Task directions:
Set down all of the data exactly as it appears.

Records:

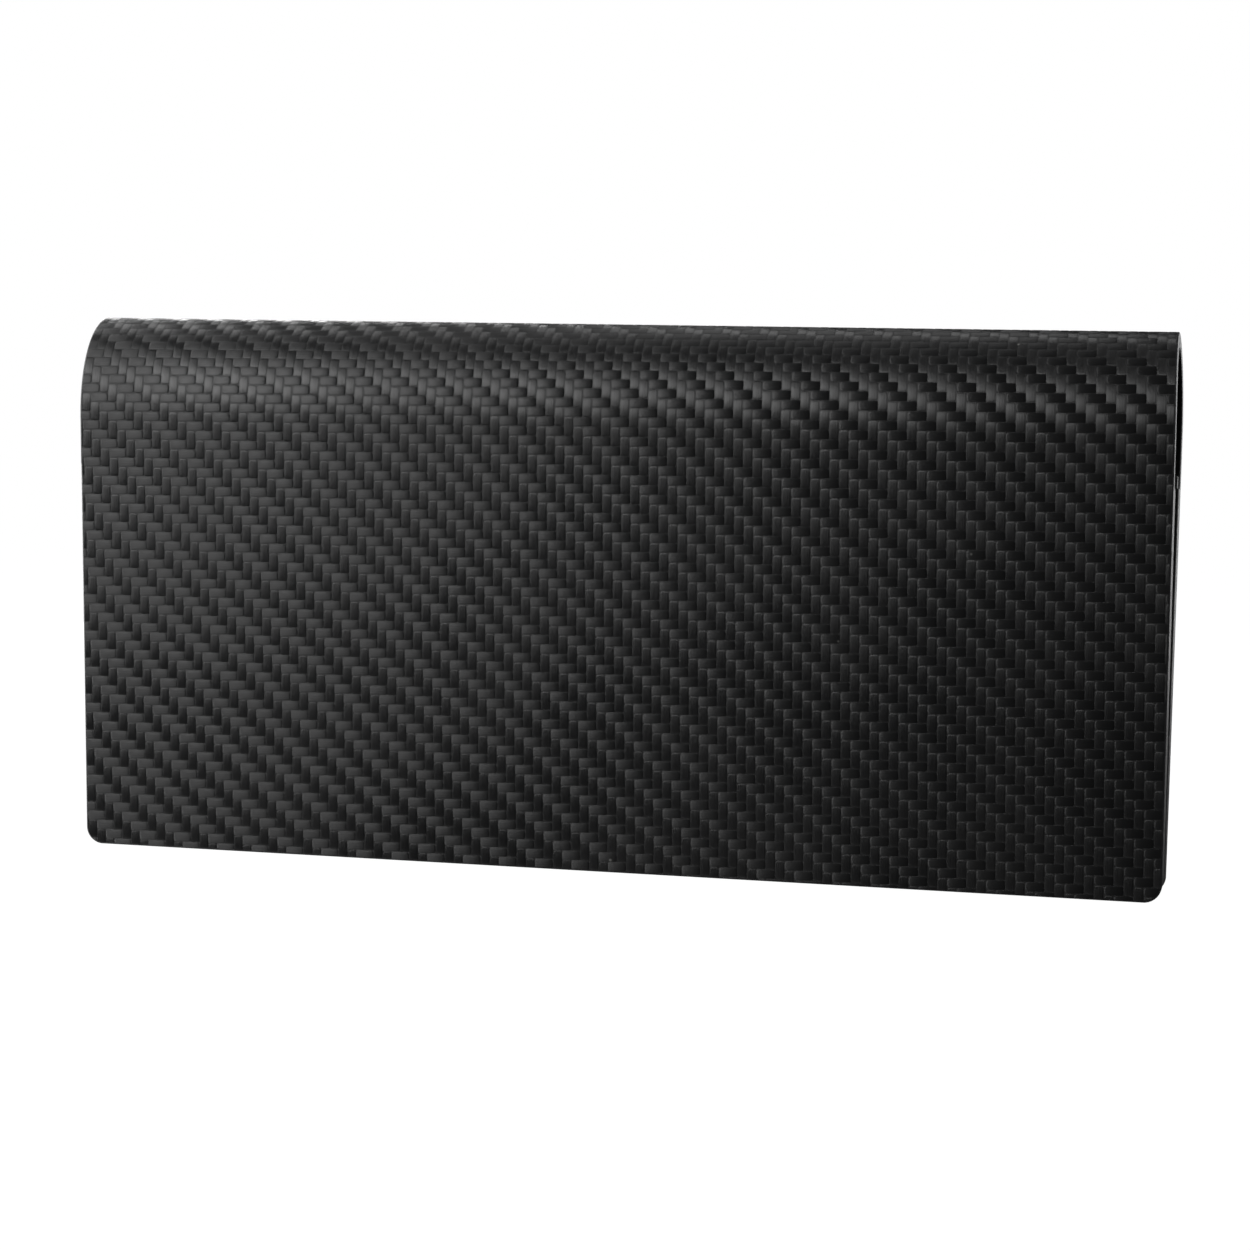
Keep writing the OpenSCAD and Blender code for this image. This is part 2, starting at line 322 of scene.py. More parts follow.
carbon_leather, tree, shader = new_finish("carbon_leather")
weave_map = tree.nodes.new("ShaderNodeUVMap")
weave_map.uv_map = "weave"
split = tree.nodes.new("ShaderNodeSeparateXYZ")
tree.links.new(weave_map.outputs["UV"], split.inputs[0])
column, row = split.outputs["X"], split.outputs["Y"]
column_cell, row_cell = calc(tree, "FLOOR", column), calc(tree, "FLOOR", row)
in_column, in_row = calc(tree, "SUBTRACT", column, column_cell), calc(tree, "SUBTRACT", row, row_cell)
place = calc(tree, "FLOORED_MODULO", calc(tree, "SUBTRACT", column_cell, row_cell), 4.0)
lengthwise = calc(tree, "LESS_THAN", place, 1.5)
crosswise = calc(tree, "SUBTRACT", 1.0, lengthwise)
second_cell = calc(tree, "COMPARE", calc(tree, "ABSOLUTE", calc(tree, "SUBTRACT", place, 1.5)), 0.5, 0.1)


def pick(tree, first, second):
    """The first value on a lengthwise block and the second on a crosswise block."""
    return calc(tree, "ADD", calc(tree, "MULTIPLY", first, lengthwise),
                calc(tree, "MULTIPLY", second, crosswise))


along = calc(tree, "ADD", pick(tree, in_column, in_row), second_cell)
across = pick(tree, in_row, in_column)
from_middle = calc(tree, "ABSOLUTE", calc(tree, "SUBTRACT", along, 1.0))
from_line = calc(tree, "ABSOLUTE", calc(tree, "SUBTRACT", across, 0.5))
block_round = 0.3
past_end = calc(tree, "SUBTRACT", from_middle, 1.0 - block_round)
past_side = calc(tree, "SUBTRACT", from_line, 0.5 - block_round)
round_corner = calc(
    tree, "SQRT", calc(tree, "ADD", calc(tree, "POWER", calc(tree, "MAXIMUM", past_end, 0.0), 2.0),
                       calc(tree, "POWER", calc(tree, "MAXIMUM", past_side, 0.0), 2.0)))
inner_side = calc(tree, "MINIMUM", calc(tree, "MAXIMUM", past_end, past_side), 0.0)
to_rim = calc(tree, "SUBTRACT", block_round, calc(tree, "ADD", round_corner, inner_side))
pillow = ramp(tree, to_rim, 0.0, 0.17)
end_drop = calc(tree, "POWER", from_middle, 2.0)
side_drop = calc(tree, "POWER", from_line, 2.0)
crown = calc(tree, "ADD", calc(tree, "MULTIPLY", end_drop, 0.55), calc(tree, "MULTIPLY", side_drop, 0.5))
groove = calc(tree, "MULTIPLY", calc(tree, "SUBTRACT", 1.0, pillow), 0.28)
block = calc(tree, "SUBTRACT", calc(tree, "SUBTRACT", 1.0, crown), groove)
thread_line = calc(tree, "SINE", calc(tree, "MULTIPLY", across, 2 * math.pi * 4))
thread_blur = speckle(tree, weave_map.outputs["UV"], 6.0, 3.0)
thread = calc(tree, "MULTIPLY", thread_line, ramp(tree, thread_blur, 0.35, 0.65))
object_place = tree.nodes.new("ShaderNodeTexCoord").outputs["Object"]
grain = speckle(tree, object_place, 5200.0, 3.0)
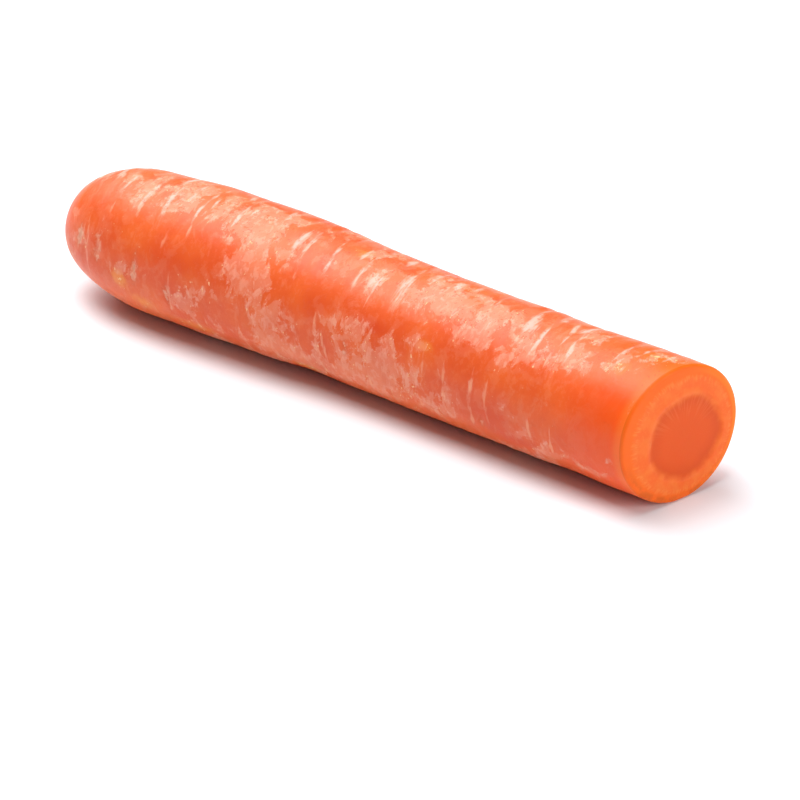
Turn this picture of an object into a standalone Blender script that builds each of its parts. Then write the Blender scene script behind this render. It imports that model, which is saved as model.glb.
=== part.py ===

Task solution:
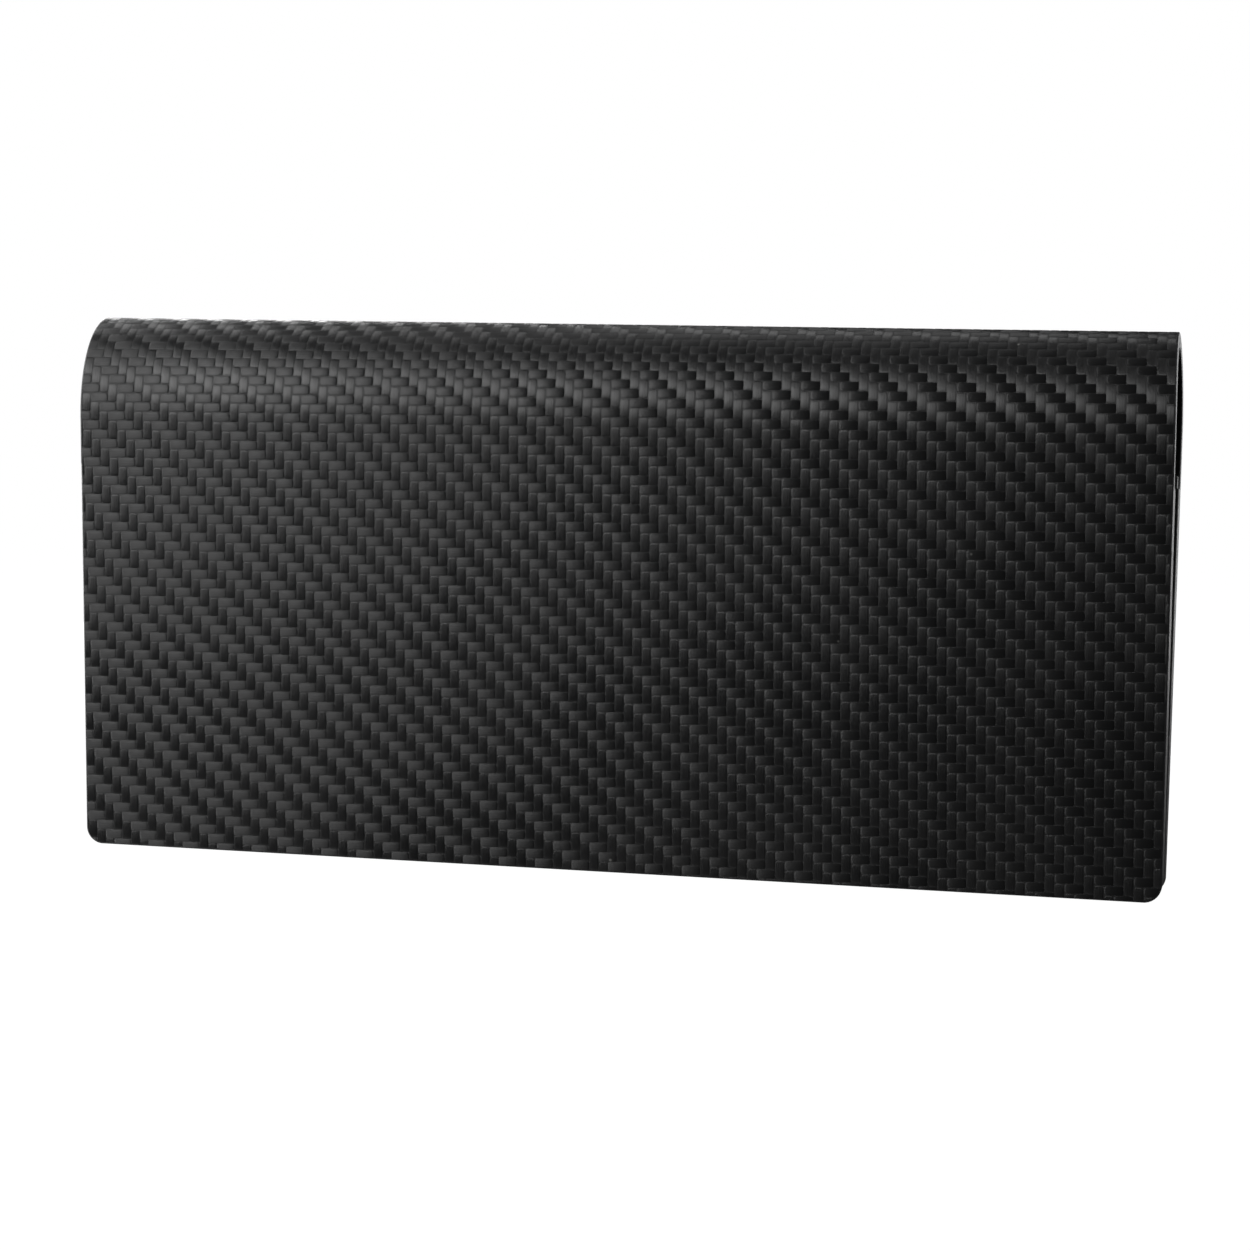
Keep writing the OpenSCAD and Blender code for this image. This is part 2, starting at line 322 of scene.py. More parts follow.
carbon_leather, tree, shader = new_finish("carbon_leather")
weave_map = tree.nodes.new("ShaderNodeUVMap")
weave_map.uv_map = "weave"
split = tree.nodes.new("ShaderNodeSeparateXYZ")
tree.links.new(weave_map.outputs["UV"], split.inputs[0])
column, row = split.outputs["X"], split.outputs["Y"]
column_cell, row_cell = calc(tree, "FLOOR", column), calc(tree, "FLOOR", row)
in_column, in_row = calc(tree, "SUBTRACT", column, column_cell), calc(tree, "SUBTRACT", row, row_cell)
place = calc(tree, "FLOORED_MODULO", calc(tree, "SUBTRACT", column_cell, row_cell), 4.0)
lengthwise = calc(tree, "LESS_THAN", place, 1.5)
crosswise = calc(tree, "SUBTRACT", 1.0, lengthwise)
second_cell = calc(tree, "COMPARE", calc(tree, "ABSOLUTE", calc(tree, "SUBTRACT", place, 1.5)), 0.5, 0.1)


def pick(tree, first, second):
    """The first value on a lengthwise block and the second on a crosswise block."""
    return calc(tree, "ADD", calc(tree, "MULTIPLY", first, lengthwise),
                calc(tree, "MULTIPLY", second, crosswise))


along = calc(tree, "ADD", pick(tree, in_column, in_row), second_cell)
across = pick(tree, in_row, in_column)
from_middle = calc(tree, "ABSOLUTE", calc(tree, "SUBTRACT", along, 1.0))
from_line = calc(tree, "ABSOLUTE", calc(tree, "SUBTRACT", across, 0.5))
block_round = 0.3
past_end = calc(tree, "SUBTRACT", from_middle, 1.0 - block_round)
past_side = calc(tree, "SUBTRACT", from_line, 0.5 - block_round)
round_corner = calc(
    tree, "SQRT", calc(tree, "ADD", calc(tree, "POWER", calc(tree, "MAXIMUM", past_end, 0.0), 2.0),
                       calc(tree, "POWER", calc(tree, "MAXIMUM", past_side, 0.0), 2.0)))
inner_side = calc(tree, "MINIMUM", calc(tree, "MAXIMUM", past_end, past_side), 0.0)
to_rim = calc(tree, "SUBTRACT", block_round, calc(tree, "ADD", round_corner, inner_side))
pillow = ramp(tree, to_rim, 0.0, 0.17)
end_drop = calc(tree, "POWER", from_middle, 2.0)
side_drop = calc(tree, "POWER", from_line, 2.0)
crown = calc(tree, "ADD", calc(tree, "MULTIPLY", end_drop, 0.55), calc(tree, "MULTIPLY", side_drop, 0.5))
groove = calc(tree, "MULTIPLY", calc(tree, "SUBTRACT", 1.0, pillow), 0.28)
block = calc(tree, "SUBTRACT", calc(tree, "SUBTRACT", 1.0, crown), groove)
thread_line = calc(tree, "SINE", calc(tree, "MULTIPLY", across, 2 * math.pi * 4))
thread_blur = speckle(tree, weave_map.outputs["UV"], 6.0, 3.0)
thread = calc(tree, "MULTIPLY", thread_line, ramp(tree, thread_blur, 0.35, 0.65))
object_place = tree.nodes.new("ShaderNodeTexCoord").outputs["Object"]
grain = speckle(tree, object_place, 5200.0, 3.0)
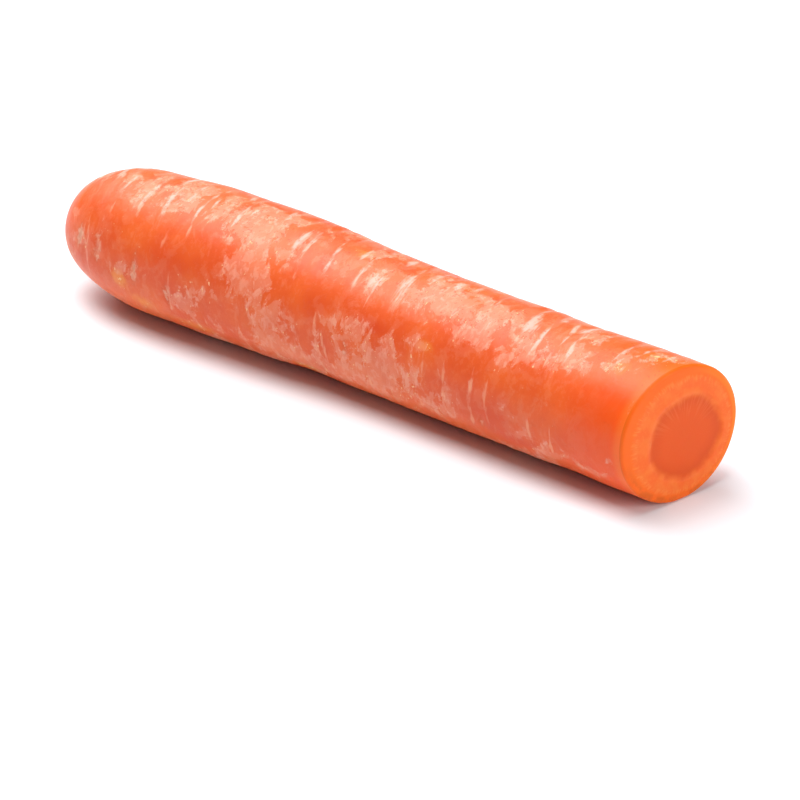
Turn this picture of an object into a standalone Blender script that builds each of its parts. Then write the Blender scene script behind this render. It imports that model, which is saved as model.glb.
=== part.py ===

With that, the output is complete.